I HOPE that the State of Israel remains a state
with a Hebrew majority, that the Hebrew language will remain its main language,
that it will express the modern Hebrew society and its culture and also keep
alive the Jewish tradition of generations past. (About the Arab side of the matter
- see below.)
But it must not do so by force, by way of
oppression, by using the secret police and other means of compulsion. Natural
processes must be allowed to work freely, whatever the results. We are not the
only nation in the world in this situation.
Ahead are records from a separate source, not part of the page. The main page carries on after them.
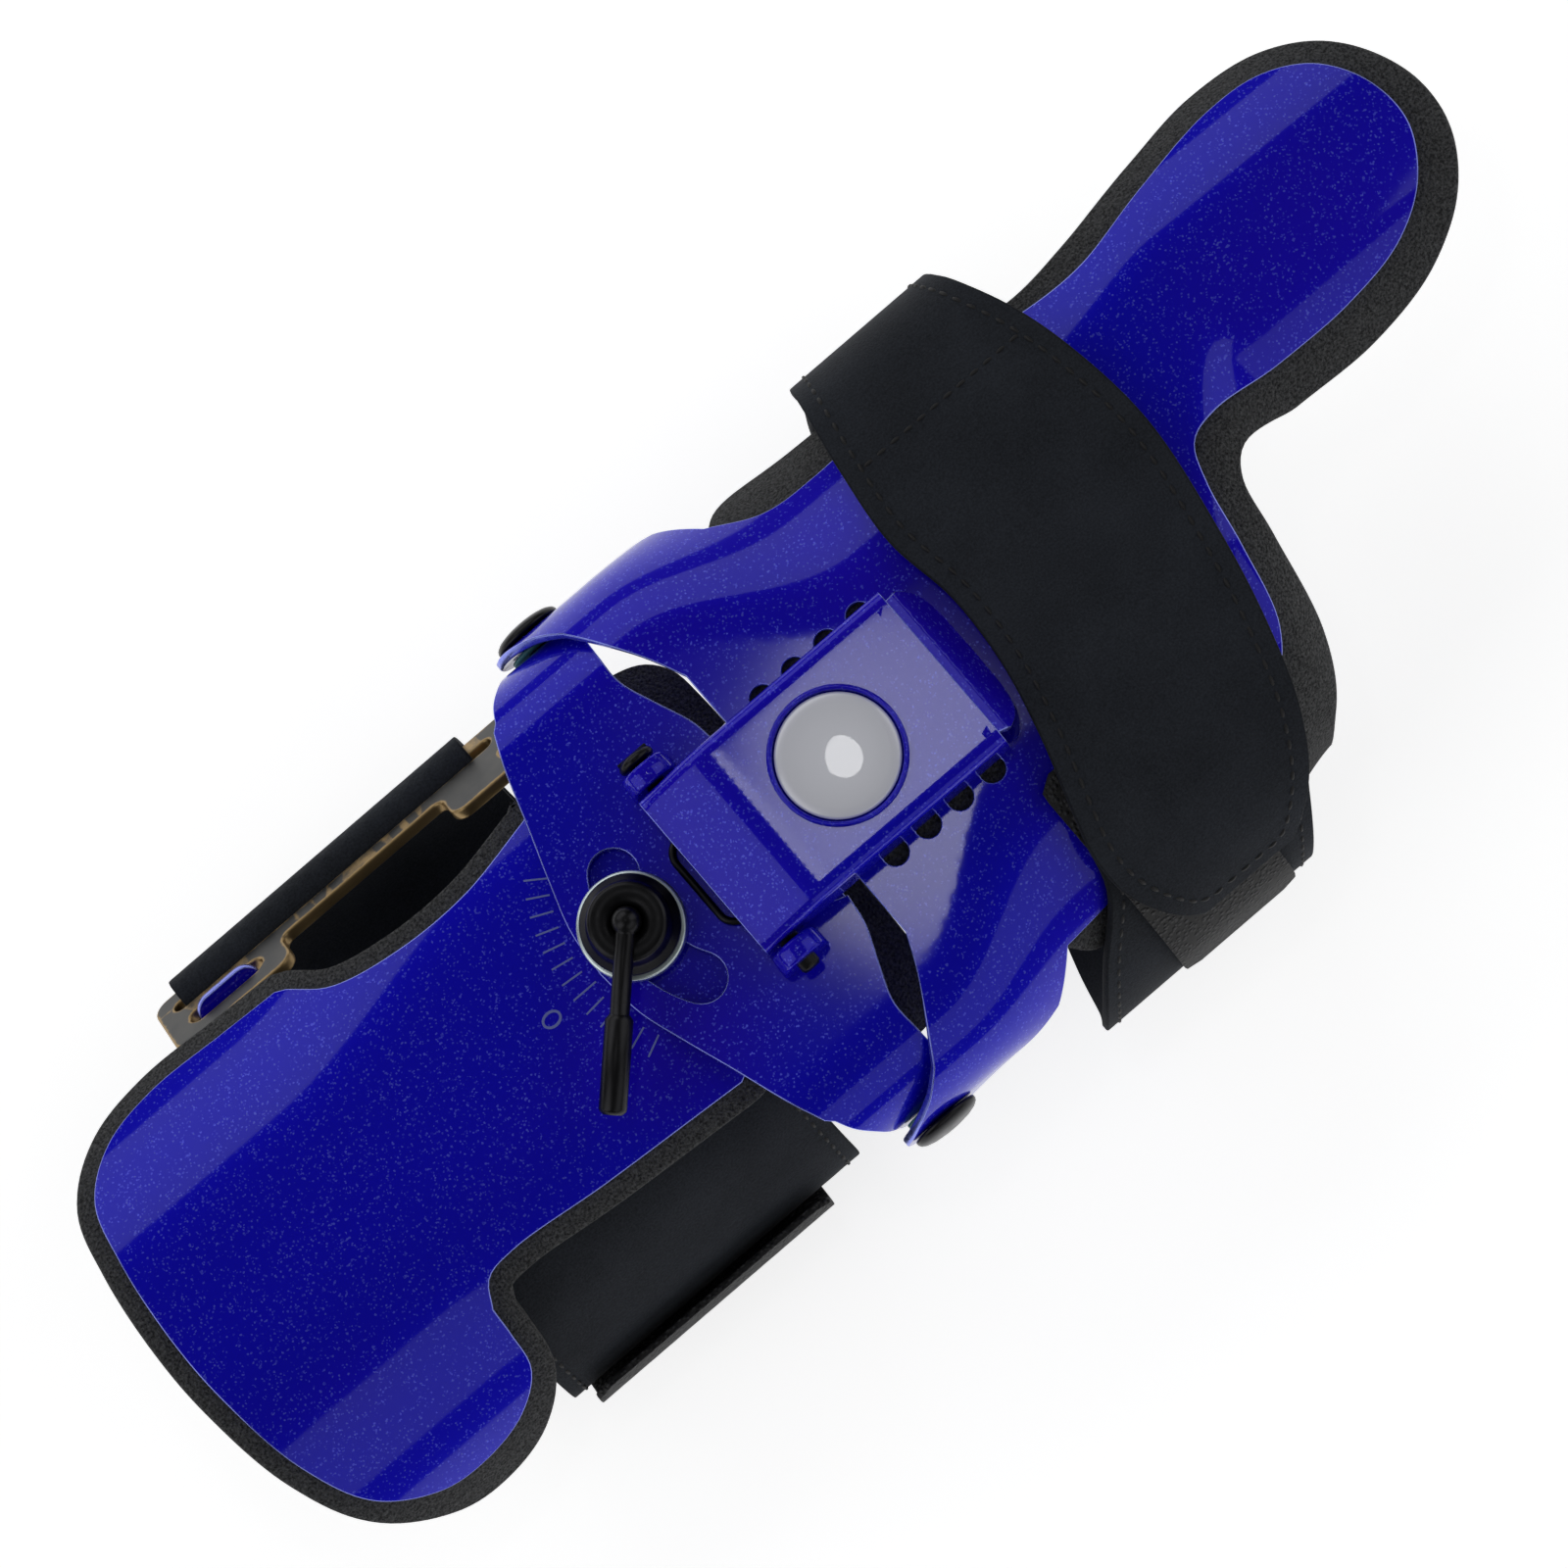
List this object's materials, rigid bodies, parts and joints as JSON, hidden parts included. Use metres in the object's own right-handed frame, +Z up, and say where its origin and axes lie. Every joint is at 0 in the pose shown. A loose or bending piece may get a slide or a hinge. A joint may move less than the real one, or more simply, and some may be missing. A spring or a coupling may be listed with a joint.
{
  "type": "bowling glove",
  "caption": "Metal wrist positioner glove for bowling with foam pads, two wrap straps, a hinged hand plate, a lateral turn and a latch cover.",
  "frame": {"origin": "middle of the bounding box, on the surface it rests on", "axes": "+X towards the fingertip, +Y towards the index finger's side, +Z up, out of the back of the hand"},
  "size_m": [0.2946, 0.1152, 0.0838],
  "materials": {
    "plate_blue": "gloss candy enamel with fine flake",
    "pad_foam": "matt closed-cell foam",
    "strap_black": "matt synthetic suede, stitched",
    "hook_tape": "matt hook tape",
    "black_steel": "black oxide, satin",
    "zinc": "zinc plate, satin",
    "buckle_bronze": "dark bronze, worn edges",
    "washer_teal": "translucent nylon",
    "badge_silver": "domed clear resin on silver"
  },
  "bodies": {
    "forearm": {"forearm_plate": "plate_blue", "forearm_pad": "pad_foam", "lateral_pivot": "black_steel", "clamp_bolt": "black_steel", "clamp_washer": "zinc", "buckle": "buckle_bronze", "forearm_strap": "strap_black", "forearm_hook_tape": "hook_tape"},
    "wrist": {"wrist_bracket": "plate_blue", "latch_pin": "black_steel", "latch_wire": "black_steel", "pivot_rivet_left": "black_steel", "pivot_rivet_right": "black_steel", "pivot_washer_left": "washer_teal", "pivot_washer_right": "washer_teal"},
    "hand": {"hand_plate": "plate_blue", "hand_pad": "pad_foam", "hand_strap": "strap_black", "hand_hook_patch": "hook_tape", "hand_strap_tab": "strap_black"},
    "cover": {"latch_cover": "plate_blue", "badge_disc": "badge_silver"},
    "knob": {"clamp_knob": "black_steel"},
    "lever": {"clamp_lever": "black_steel"}
  },
  "joints": [
    {"name": "lateral_turn", "type": "hinge", "parent": "forearm", "child": "wrist", "pos_m": [-0.02131, 0.00152, 0.068], "axis": [0, 0, 1], "range_deg": [-35, 25]},
    {"name": "cup_hinge", "type": "hinge", "parent": "wrist", "child": "hand", "pos_m": [-0.02361, 0.00152, 0.051], "axis": [0, 1, 0], "range_deg": [0, 28]},
    {"name": "latch_lift", "type": "hinge", "parent": "wrist", "child": "cover", "pos_m": [-0.02361, 0.00152, 0.0742], "axis": [0, -1, 0], "range_deg": [0, 75]},
    {"name": "knob_turn", "type": "hinge", "parent": "forearm", "child": "knob", "pos_m": [-0.04166, 0.00401, 0.073], "axis": [0, 0, 1], "range_deg": [-90, 40]},
    {"name": "lever_flip", "type": "hinge", "parent": "knob", "child": "lever", "pos_m": [-0.04166, 0.00401, 0.079], "axis": [-0.7071, 0.7071, 0], "range_deg": [0, 90]}
  ]
}
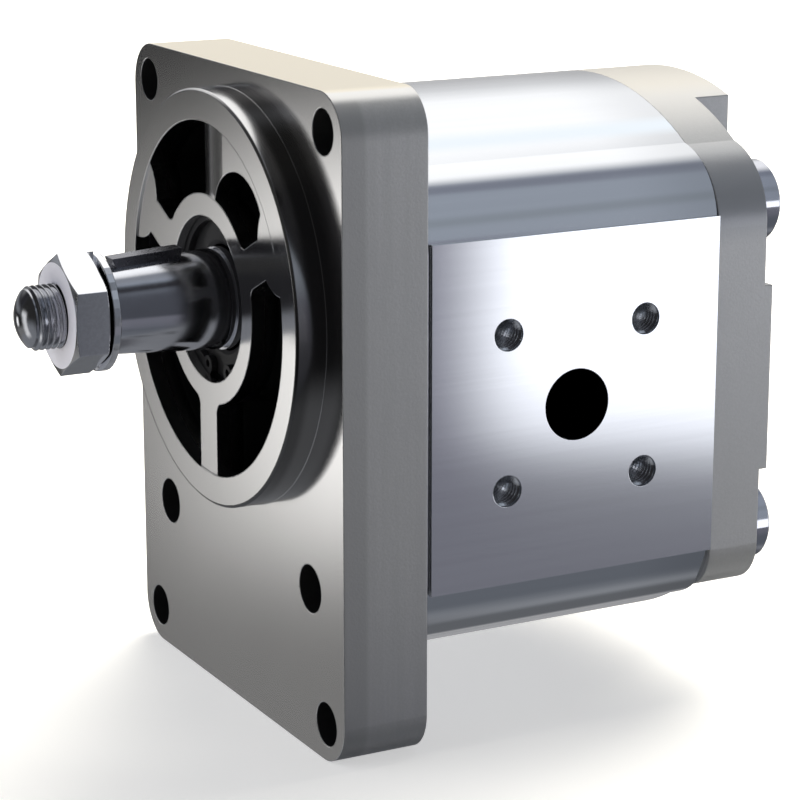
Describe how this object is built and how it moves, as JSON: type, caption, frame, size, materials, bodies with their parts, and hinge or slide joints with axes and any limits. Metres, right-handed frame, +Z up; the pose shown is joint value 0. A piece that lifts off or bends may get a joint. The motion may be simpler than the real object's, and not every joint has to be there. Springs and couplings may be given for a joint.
{
  "type": "hydraulic pump",
  "caption": "External gear pump with a rectangular bolted flange, ribbed centring pilot, tapered keyed shaft with nut, side ports and a bolted rear cover.",
  "frame": {"origin": "centre of the centring pilot on the flange's mounting face", "axes": "-Y along the drive shaft out of the flange, +Z up towards the drive shaft's side of the body, +X towards the pressure port"},
  "size_m": [0.1212, 0.1874, 0.164],
  "materials": {
    "cast_alloy": "satin machined faces, fine blasted cast sides",
    "extruded_alloy": "smooth drawn profile",
    "hardened_steel": "ground",
    "block_alloy": "machined",
    "bush_bronze": "bored",
    "seal_rubber": "moulded",
    "backup_plastic": "moulded",
    "spring_steel": "tempered",
    "nut_steel": "bright cold formed",
    "screw_steel": "dark oiled"
  },
  "bodies": {
    "housing": {"front_cover": "cast_alloy", "body": "extruded_alloy", "rear_cover": "cast_alloy", "front_bearing_block": "block_alloy", "rear_bearing_block": "block_alloy", "front_drive_bush": "bush_bronze", "front_driven_bush": "bush_bronze", "rear_drive_bush": "bush_bronze", "rear_driven_bush": "bush_bronze", "front_pressure_seal": "seal_rubber", "rear_pressure_seal": "seal_rubber", "front_backup_ring": "backup_plastic", "rear_backup_ring": "backup_plastic", "front_body_seal": "seal_rubber", "rear_body_seal": "seal_rubber", "shaft_seal": "seal_rubber", "seal_spring": "spring_steel", "seal_retaining_ring": "spring_steel", "cover_screws": "screw_steel", "dowel_pins": "hardened_steel"},
    "drive_shaft": {"drive_gear": "hardened_steel", "woodruff_key": "hardened_steel", "spring_washer": "spring_steel", "shaft_nut": "nut_steel"},
    "driven_shaft": {"driven_gear": "hardened_steel"}
  },
  "joints": [
    {"name": "drive_spin", "type": "hinge", "parent": "housing", "child": "drive_shaft", "pos_m": [0, 0, 0], "axis": [0, 1, 0], "continuous": true},
    {"name": "driven_spin", "type": "hinge", "parent": "housing", "child": "driven_shaft", "pos_m": [0, 0.064, -0.044], "axis": [0, 1, 0], "continuous": true}
  ],
  "couplings": [
    {"joint": "driven_spin", "follows": "drive_spin", "ratio": -1}
  ]
}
If Israel is an attractive country, natural
increase will rise and many will knock on its doors, people who desire to join
our nation. The Israeli nation - unlike the Jewish religion - can in principle absorb
everyone who wants to belong to it.
The relationship between a modern state and
its citizens must be based on one consideration only: citizenship. The state
belongs to all its citizens, and all of them must be equal before the law. That
is what the 1948 Declaration of Independence promised: "The State of
Israel… will ensure complete equality of social and
political rights to all its inhabitants irrespective of religion, race or sex."
Some Israelis use the term
"nation-state" as a pretext to oppress the Arab minority. They think
about a nation-state in the spirit of the late 19th and early 20th century. In
Poland, for example, where many of Israel's founders were born, the state
fought against large communities of its own citizens - Ukrainians, Lithuanians,
Jews and others.
The most extreme example was the
Nazi state, which was based on the idea that the individual exists only as a
part of his nation, as a mere cell in the national organism. This model drowned
in blood and has been besmirched for all eternity by the horrors of the
Holocaust.
Today the model that appeals to many is the American one. The American nation includes
everybody who holds a US passport. A person who receives American citizenship -
whether Mexican, Korean, Indian or Nigerian - at that moment joins the American
nation and becomes an heir to George Washington, Abe Lincoln and Franklin D.
Roosevelt.
All modern nations are moving
towards this model, each according to its own rhythm. Poland, too, now belongs
to the EU, where millions of people are moving from country to country without restrictions.
In most countries there now live millions of foreigners who are gradually being
absorbed into the national population. Their children grow up with the local
culture and the local language and study in the local schools. Without this
massive reinforcement, many Western societies could not exist any more, as far
as the economy and demography are concerned.
Will Israel, which misses no opportunity
to describe itself as a Western country, turn its back on this reality and
adopt the model of Pakistan, a state that was founded - at the same time as
Israel - on an ethnic-religious basis?
MY IDENTITY consists of many
different layers.
I am a human being, and as a
human being I am a citizen of the world, bearing responsibility for the entire planet.
I am committed to humanist values, to the ecology of the globe, to freedom,
peace and justice for all. I hope that in the not too distant future, these
values will be guaranteed by an effective world order.
I am a member of the Israeli
nation, together with all the other people who hold an Israeli passport. Israel
is my state. I want it living in peace,
secure, flourishing and respected throughout the world. I want a state in which
it is good to live, and of which I can be proud.
I am a
son of the Jewish people. I am an heir to Jewish tradition, much as Australians
and Canadians are heirs to the Anglo-Saxon tradition. There are Jewish values
in which I believe, values of justice, peace and
non-violence, which are very different from the values of the settlers in Yitzhar and Tapuah. I am close to
the Jews around the world, and I am very glad that Jews around the world feel
close to Israel. That is an emotional matter, which should not concern the
state.
When
the State of Israel really belongs, practically and officially, to all its
citizens, it will be much easier for the Arabs here to decide on their status.
If they choose to belong to the Israeli nation, much as Hispanics in the US belong to the American nation, that will be fine. If they
prefer the status of a national minority, they should enjoy the rights of such
a minority in a modern state. Either way, the Arabic language and Arab culture must be fully recognized by the state. The
affinity of the Arab citizens with the Palestinian people and the Arab world
must be considered just as legitimate as the affinity of the Hebrew citizens
with the Jewish people throughout the world.
THAT IS my view. I intend to advocate it by all the legal means at my disposal
in the democratic state that I helped to establish.
And if
the Shin Bet does not like it, well, that is a pity. I just hope that they will
not put me under administrative detention because of it.